(3D code data)
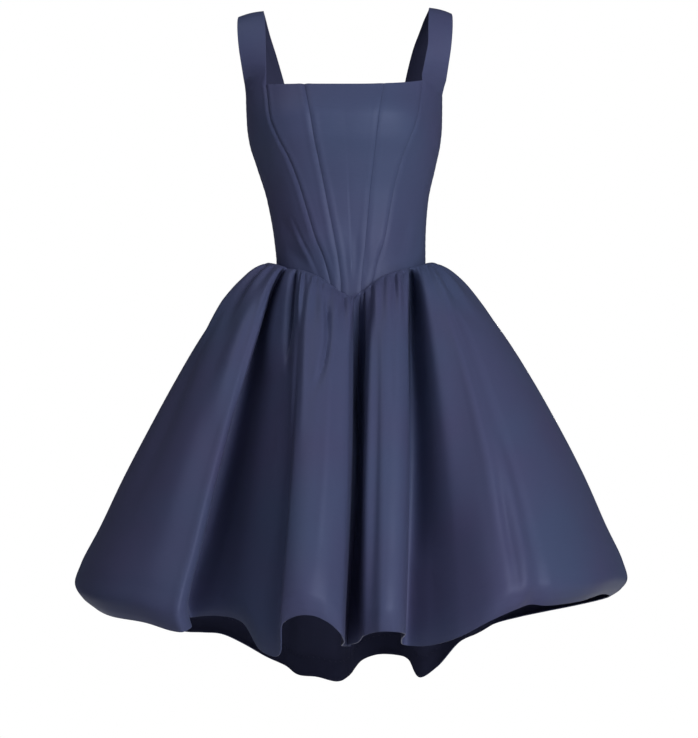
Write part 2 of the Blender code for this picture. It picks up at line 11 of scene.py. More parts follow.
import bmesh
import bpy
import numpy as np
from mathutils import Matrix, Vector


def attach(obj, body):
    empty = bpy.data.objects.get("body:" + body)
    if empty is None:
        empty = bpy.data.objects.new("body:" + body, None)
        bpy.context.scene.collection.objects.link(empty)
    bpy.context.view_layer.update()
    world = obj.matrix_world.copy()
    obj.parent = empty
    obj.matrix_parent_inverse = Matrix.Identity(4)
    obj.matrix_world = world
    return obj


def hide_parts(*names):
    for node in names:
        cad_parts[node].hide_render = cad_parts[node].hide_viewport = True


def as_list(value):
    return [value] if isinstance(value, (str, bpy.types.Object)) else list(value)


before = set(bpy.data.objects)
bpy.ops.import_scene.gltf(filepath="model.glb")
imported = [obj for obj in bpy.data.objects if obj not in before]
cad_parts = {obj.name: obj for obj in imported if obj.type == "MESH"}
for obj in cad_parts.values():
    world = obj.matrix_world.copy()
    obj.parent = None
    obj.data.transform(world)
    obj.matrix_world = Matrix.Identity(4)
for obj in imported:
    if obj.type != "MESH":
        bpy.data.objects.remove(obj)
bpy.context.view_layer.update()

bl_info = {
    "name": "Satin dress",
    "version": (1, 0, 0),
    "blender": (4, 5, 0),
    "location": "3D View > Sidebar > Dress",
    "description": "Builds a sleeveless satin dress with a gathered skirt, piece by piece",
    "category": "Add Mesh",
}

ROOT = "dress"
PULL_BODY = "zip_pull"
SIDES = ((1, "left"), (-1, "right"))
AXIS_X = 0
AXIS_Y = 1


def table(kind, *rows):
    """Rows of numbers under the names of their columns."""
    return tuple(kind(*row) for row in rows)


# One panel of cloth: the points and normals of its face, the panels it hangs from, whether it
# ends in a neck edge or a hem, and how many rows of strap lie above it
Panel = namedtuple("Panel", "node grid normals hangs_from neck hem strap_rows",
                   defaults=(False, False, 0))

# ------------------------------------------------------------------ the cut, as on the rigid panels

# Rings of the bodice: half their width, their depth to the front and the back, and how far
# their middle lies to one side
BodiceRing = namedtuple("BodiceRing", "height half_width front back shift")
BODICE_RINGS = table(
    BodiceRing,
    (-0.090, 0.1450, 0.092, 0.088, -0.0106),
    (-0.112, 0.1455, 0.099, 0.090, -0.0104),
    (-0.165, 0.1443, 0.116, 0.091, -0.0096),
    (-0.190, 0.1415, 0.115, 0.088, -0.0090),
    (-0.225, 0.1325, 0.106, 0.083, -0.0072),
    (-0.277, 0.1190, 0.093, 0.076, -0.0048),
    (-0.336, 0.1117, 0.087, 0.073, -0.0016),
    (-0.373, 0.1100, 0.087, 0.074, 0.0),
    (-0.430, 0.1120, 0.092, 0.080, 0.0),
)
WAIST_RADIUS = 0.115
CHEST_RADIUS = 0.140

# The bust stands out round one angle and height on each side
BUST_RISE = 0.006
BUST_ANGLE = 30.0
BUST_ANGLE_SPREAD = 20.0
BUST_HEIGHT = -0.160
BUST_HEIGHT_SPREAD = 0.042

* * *

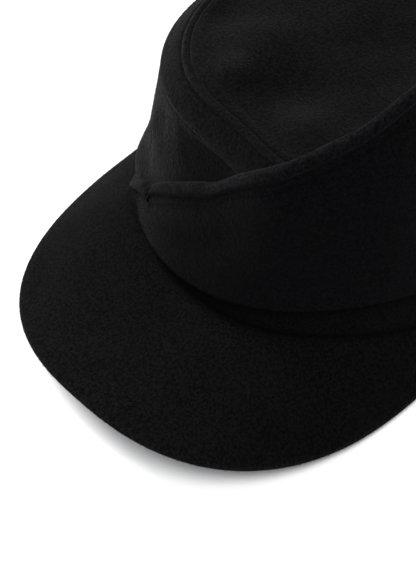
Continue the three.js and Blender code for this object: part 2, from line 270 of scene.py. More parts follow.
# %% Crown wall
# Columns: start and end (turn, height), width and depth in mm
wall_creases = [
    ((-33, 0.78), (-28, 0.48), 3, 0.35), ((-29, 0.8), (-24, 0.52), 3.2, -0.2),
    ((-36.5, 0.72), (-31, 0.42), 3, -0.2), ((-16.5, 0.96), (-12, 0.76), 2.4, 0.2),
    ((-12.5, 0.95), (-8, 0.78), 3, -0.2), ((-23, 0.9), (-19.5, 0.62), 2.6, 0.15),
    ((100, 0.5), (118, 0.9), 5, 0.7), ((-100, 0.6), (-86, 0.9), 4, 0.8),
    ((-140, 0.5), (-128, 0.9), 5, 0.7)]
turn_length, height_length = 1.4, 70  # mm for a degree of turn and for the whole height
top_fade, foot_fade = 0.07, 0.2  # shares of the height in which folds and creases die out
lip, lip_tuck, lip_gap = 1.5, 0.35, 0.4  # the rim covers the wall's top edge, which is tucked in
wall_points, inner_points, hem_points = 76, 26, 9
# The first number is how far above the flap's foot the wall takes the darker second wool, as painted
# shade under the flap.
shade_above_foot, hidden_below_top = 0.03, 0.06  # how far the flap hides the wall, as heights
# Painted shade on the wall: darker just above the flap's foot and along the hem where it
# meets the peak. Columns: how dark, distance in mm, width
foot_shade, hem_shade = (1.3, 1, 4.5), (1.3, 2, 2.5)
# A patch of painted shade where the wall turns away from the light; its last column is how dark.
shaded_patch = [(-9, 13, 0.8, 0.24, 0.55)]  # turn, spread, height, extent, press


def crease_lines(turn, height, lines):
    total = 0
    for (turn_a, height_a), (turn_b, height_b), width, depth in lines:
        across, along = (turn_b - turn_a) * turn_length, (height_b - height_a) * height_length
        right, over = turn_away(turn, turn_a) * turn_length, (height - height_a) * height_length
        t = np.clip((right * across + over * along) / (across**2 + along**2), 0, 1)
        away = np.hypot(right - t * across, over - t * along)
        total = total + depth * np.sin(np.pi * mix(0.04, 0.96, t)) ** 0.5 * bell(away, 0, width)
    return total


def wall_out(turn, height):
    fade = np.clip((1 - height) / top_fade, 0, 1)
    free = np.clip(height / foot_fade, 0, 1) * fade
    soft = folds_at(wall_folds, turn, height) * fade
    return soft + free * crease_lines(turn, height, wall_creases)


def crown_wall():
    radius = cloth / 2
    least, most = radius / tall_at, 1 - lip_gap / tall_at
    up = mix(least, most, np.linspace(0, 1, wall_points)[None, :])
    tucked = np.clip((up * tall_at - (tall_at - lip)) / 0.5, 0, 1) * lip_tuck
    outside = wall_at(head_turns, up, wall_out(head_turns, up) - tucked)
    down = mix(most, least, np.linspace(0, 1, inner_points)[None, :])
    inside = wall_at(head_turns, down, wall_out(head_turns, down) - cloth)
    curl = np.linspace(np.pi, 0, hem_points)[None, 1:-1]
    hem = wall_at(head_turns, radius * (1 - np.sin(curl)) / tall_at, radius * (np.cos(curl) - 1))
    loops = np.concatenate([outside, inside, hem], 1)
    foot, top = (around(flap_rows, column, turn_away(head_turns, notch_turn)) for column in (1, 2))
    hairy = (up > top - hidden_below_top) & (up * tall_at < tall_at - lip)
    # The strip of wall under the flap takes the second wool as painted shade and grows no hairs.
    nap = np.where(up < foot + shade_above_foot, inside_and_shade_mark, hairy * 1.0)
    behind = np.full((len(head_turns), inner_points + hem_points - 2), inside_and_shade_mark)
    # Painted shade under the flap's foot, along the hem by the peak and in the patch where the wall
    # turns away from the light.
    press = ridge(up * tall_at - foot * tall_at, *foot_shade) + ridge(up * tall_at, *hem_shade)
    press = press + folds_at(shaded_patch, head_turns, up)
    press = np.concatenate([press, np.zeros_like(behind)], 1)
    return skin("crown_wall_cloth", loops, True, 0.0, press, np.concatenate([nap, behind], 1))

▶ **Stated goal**
Search the listing for the word "imported" and return each line that holds it.

▶ **Response to the exercise**
imported = [obj for obj in bpy.data.objects if obj not in before]
cad_parts = {obj.name: obj for obj in imported if obj.type == "MESH"}
for obj in imported:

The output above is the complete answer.